[START]

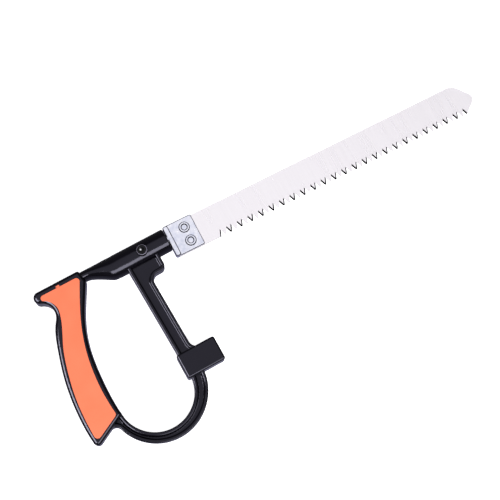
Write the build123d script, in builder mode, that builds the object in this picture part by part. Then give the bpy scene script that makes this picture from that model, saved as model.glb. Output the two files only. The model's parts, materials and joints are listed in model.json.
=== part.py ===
"""Pistol-grip saw: a cast D-handle whose barrel clamps the shank of a straight wood blade.

Millimetres.  The saw lies on one side: X runs along the barrel to the blade's tip, Y runs from the
teeth to the blade's back, Z is the thickness.  Outlines are drawn from the centre of the barrel's mouth.
"""

import math
import os

from build123d import *

# Where the barrel's mouth lies, from the centre of the underside of the whole saw.
mouth_x = -78.6
mouth_y = 66.7
half_thickness = 9.8

# Barrel and neck
barrel_radius = 9.8
barrel_back = -46.0
mouth_round = 1.2
bore_radius = 4.5
bore_depth = 49.0

# Oval sections of the neck: place along X, centre in Y, half height and half depth
neck_sections = (
    (-76.2, 5.1, 4.5, 8.2),
    (-71.5, 5.1, 4.5, 8.4),
    (-66.0, 4.3, 5.3, 8.8),
    (-61.4, 3.1, 6.5, 9.2),
    (-57.0, 1.8, 7.9, 9.5),
    (-53.7, 0.8, 9.0, 9.7),
    (-50.0, 0.1, 9.6, 9.79),
    (barrel_back, 0.0, 9.79, barrel_radius),
)

# Grip slab and its coloured inlays
grip_round = 3.0
inlay_top = 5.4
inlay_depth = 2.0
tab_width = 3.0
tab_reach = 1.7
tab_x = -94.3
tab_thickness = 1.6

# Guard, loop and lug
bow_half_thickness = 6.5
web_half_thickness = 2.6
rim_thickness = 3.0
rim_round = 1.0
web_fillet = 1.0
loop_outer_radius = 40.4
loop_inner_radius = 30.6
lug_length = 33.4
lug_height = 20.6
lug_round = 1.8
lug_x = -22.3
lug_y = -97.2
lug_bore_radius = 4.2

# Clamp screw, an M5 socket-cap screw with a spring washer, seated in a spot face
screw_x = -22.6
spot_face_radius = 4.6
spot_face_z = 7.4
washer_thickness = 1.1
washer_outer_radius = 4.2
washer_edge = 0.2
screw_radius = 2.5
screw_point = 0.7
thread_clearance = 0.05
head_radius = 4.25
head_height = 5.0
head_edge = 0.5
hex_across_flats = 4.0
hex_depth = 2.5

# Blade unit: shank, crosshead, cheeks, blade and rivets, hung a little below the barrel's axis
droop = 1.6
shank_radius = 4.45
shank_length = 46.0
flat_z = 3.25
crosshead_start = 0.4
crosshead_width = 4.6
crosshead_half_thickness = 4.3
crosshead_top = 10.1
crosshead_bottom = -16.6
crosshead_corner = 1.6
crosshead_edge = 1.0
blade_thickness = 1.0
cheek_thickness = 1.5
cheek_top = 10.6
cheek_bottom = -16.8
cheek_end = 26.2
cheek_corner = 1.5
cheek_edge = 0.8
seat_start = 3.2
rivet_x = 16.9
rivet_y = -3.2
rivet_spacing = 12.0
rivet_radius = 2.5
rivet_head_radius = 4.6
rivet_head_height = 1.0
rivet_cup_radius = 2.9
rivet_cup_slope = 0.8
rivet_cup_depth = 0.8
rivet_edge = 0.7

# Teeth
blade_back = 9.9
tooth_tips = -17.5
tooth_depth = 6.0
tooth_pitch = 4.866
gullet_count = 48
first_gullet = 42.5
gullet_angle = 43.0
fleam_angle = 50.0

saw = Plane(origin=(mouth_x, mouth_y, half_thickness))
along = Plane(origin=saw.origin, x_dir=(0, 1, 0), z_dir=(1, 0, 0))
hang = math.radians(droop)
blade_plane = Plane(
    origin=saw.origin,
    x_dir=(math.cos(hang), -math.sin(hang), 0),
    z_dir=(0, 0, 1),
)
os.makedirs("parts", exist_ok=True)


def corner(x, y):
    """The corner of the outline being drawn that lies closest to a point."""
    return vertices().sort_by_distance((x, y, 0))[0]


# ---- Grip slab: horn at the back, waist for the thumb, swelling heel -------------------------
with BuildSketch(saw) as grip_edge:
    with BuildLine():
        Line((-74.6, 10.2), (-111.6, 10.2))
        ThreePointArc((-111.6, 10.2), (-115.7, 6.1), (-113.4, 1.2))
        ThreePointArc((-113.4, 1.2), (-107.5, -3.2), (-105.6, -9.6))
        Spline(
            (-105.6, -9.6),
            (-109.5, -19.1),
            (-117.6, -38.8),
            (-122.9, -58.3),
            (-126.1, -77.7),
            (-127.3, -99.0),
            (-126.6, -114.0),
            tangents=((0, -1), (0.09, -1)),
        )
        Line((-126.6, -114.0), (-126.0, -121.0))
        Line((-126.0, -121.0), (-97.2, -106.3))
        Spline(
            (-97.2, -106.3),
            (-98.1, -88.0),
            (-97.3, -68.6),
            (-94.8, -49.0),
            (-88.8, -29.6),
            (-78.4, -9.8),
            (-72.6, 0.2),
            tangents=((-0.1, 1), (0.5, 0.87)),
        )
        Line((-72.6, 0.2), (-74.6, 10.2))
    make_face()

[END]

■ **Task objective**: Determine how many lines of the data contain the word "parts", and reply with that number only.

■ **Answer for this exercise**: 2